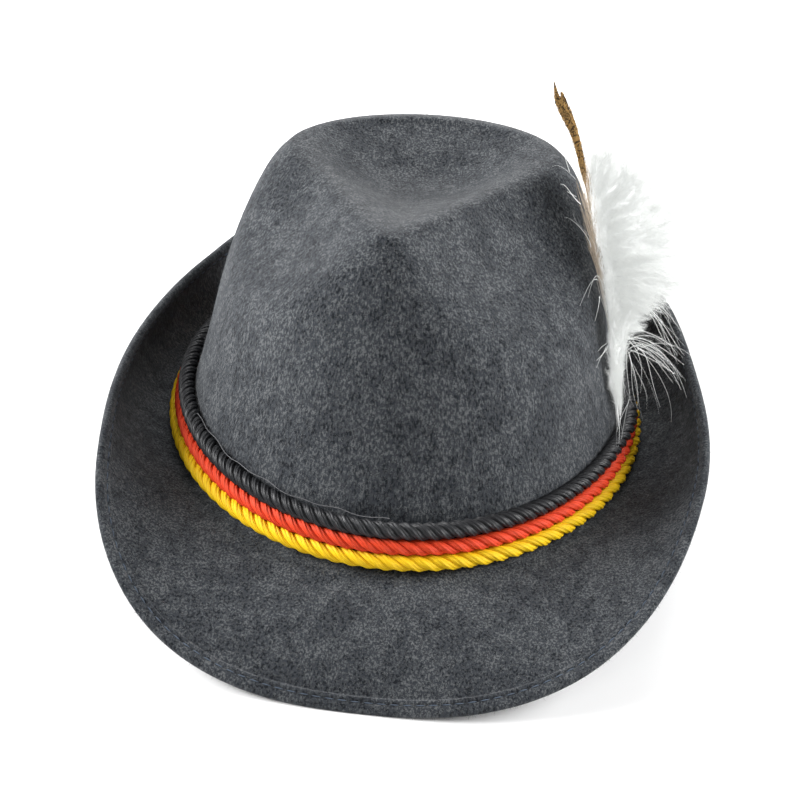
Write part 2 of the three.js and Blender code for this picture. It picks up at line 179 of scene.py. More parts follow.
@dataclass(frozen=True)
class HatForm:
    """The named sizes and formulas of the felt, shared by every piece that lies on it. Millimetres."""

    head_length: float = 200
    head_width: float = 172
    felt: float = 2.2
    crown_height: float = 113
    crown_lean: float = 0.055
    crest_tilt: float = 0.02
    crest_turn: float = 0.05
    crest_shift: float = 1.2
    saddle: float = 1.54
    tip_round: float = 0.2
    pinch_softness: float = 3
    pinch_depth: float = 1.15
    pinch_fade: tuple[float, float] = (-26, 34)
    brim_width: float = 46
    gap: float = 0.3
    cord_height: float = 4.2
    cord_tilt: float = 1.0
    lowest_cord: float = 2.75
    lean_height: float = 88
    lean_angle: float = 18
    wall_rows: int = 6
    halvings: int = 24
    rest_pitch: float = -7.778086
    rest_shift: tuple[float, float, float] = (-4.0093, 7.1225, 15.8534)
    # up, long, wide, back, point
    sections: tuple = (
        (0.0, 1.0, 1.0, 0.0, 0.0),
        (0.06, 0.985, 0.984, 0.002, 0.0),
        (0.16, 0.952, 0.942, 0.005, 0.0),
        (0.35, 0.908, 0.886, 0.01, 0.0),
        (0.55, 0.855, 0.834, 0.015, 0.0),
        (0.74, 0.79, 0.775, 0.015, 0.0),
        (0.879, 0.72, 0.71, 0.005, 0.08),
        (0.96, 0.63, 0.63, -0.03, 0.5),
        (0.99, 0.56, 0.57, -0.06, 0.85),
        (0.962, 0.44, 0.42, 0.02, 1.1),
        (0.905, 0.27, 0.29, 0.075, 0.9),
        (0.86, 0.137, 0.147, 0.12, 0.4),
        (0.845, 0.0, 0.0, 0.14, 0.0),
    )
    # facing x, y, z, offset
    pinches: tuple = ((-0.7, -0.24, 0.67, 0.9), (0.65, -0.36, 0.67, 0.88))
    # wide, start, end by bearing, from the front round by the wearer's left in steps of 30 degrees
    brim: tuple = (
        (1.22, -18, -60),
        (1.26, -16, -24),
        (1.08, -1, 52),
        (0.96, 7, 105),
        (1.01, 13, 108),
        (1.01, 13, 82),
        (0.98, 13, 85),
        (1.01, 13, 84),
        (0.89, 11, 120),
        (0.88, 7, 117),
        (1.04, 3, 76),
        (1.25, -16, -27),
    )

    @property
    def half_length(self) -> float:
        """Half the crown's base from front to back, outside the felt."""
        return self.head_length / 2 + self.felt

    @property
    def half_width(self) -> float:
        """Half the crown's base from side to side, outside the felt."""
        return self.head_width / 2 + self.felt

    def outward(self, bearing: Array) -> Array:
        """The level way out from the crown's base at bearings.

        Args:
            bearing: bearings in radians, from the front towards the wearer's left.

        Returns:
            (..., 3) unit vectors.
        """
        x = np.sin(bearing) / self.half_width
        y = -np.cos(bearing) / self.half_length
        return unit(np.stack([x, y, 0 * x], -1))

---

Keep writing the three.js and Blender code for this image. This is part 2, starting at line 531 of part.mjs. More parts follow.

**THE TASK:**
Start at the line with "Write part 2" and stop after the line with "return self.head_length /". Repeat exactly the lines in that range.

**TASK ANSWER:**
Write part 2 of the three.js and Blender code for this picture. It picks up at line 179 of scene.py. More parts follow.
@dataclass(frozen=True)
class HatForm:
    """The named sizes and formulas of the felt, shared by every piece that lies on it. Millimetres."""

    head_length: float = 200
    head_width: float = 172
    felt: float = 2.2
    crown_height: float = 113
    crown_lean: float = 0.055
    crest_tilt: float = 0.02
    crest_turn: float = 0.05
    crest_shift: float = 1.2
    saddle: float = 1.54
    tip_round: float = 0.2
    pinch_softness: float = 3
    pinch_depth: float = 1.15
    pinch_fade: tuple[float, float] = (-26, 34)
    brim_width: float = 46
    gap: float = 0.3
    cord_height: float = 4.2
    cord_tilt: float = 1.0
    lowest_cord: float = 2.75
    lean_height: float = 88
    lean_angle: float = 18
    wall_rows: int = 6
    halvings: int = 24
    rest_pitch: float = -7.778086
    rest_shift: tuple[float, float, float] = (-4.0093, 7.1225, 15.8534)
    # up, long, wide, back, point
    sections: tuple = (
        (0.0, 1.0, 1.0, 0.0, 0.0),
        (0.06, 0.985, 0.984, 0.002, 0.0),
        (0.16, 0.952, 0.942, 0.005, 0.0),
        (0.35, 0.908, 0.886, 0.01, 0.0),
        (0.55, 0.855, 0.834, 0.015, 0.0),
        (0.74, 0.79, 0.775, 0.015, 0.0),
        (0.879, 0.72, 0.71, 0.005, 0.08),
        (0.96, 0.63, 0.63, -0.03, 0.5),
        (0.99, 0.56, 0.57, -0.06, 0.85),
        (0.962, 0.44, 0.42, 0.02, 1.1),
        (0.905, 0.27, 0.29, 0.075, 0.9),
        (0.86, 0.137, 0.147, 0.12, 0.4),
        (0.845, 0.0, 0.0, 0.14, 0.0),
    )
    # facing x, y, z, offset
    pinches: tuple = ((-0.7, -0.24, 0.67, 0.9), (0.65, -0.36, 0.67, 0.88))
    # wide, start, end by bearing, from the front round by the wearer's left in steps of 30 degrees
    brim: tuple = (
        (1.22, -18, -60),
        (1.26, -16, -24),
        (1.08, -1, 52),
        (0.96, 7, 105),
        (1.01, 13, 108),
        (1.01, 13, 82),
        (0.98, 13, 85),
        (1.01, 13, 84),
        (0.89, 11, 120),
        (0.88, 7, 117),
        (1.04, 3, 76),
        (1.25, -16, -27),
    )

    @property
    def half_length(self) -> float:
        """Half the crown's base from front to back, outside the felt."""
        return self.head_length / 2 + self.felt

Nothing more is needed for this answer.